What started as a ghost kitchen operating from Hummelstown’s Soda Jerk Diner is now a full-fledged brick-and-mortar, serving whipped feta dip, lamb souvlaki, spanakopita, and many other Greek specialties.
Beyond the stellar burgers, this casual gastropub offers an impressively robust menu of salads, grain bowls, and entrées like seared duck and honey ginger salmon. Don’t miss brunch for the breakfast tots, which come smothered with cheese, house-made sausage gravy, and an egg.
The distillery is known for being the largest producer of craft straight bourbon whiskey in Pennsylvania but also produces vodka, spiced rum, gin, and other craft spirits.

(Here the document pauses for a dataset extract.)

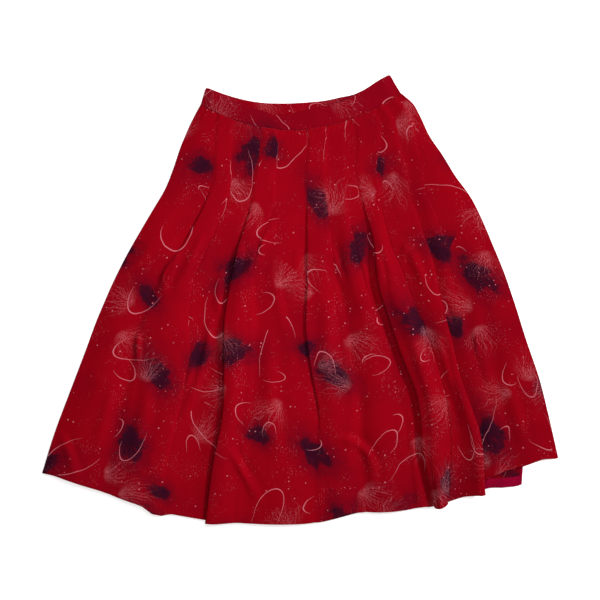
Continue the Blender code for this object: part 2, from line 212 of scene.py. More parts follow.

From Wednesdays to Saturdays, order pulled pork sandwiches, ribs, and burgers from the on-site food truck and take your meal to the outdoor courtyard.
Where to stay:
A little over two hours by car, Hershey can be a day trip from Philly, but you might prefer to spend the night, especially after a long day at the amusement park. Two of the most popular options are, unsurprisingly, Hershey accommodations.
The Hotel Hershey, the more upscale of the two, is a sprawling resort anchored by a historic hotel built in the 1930s. Rooms are outfitted with bath products from the Spa at the Hershey Hotel. The resort also has both indoor and outdoor pools, including a family pool with waterslides.
The Hershey Lodge, with a special check-in service for kids (including an arrival treat and chocolate guessing game), also has an indoor water park. They also have a falconry experiencethat is open to folks of all ages (and non-guests). Don a glove and get up close and personal with hawks, falcons, and a golden eagle.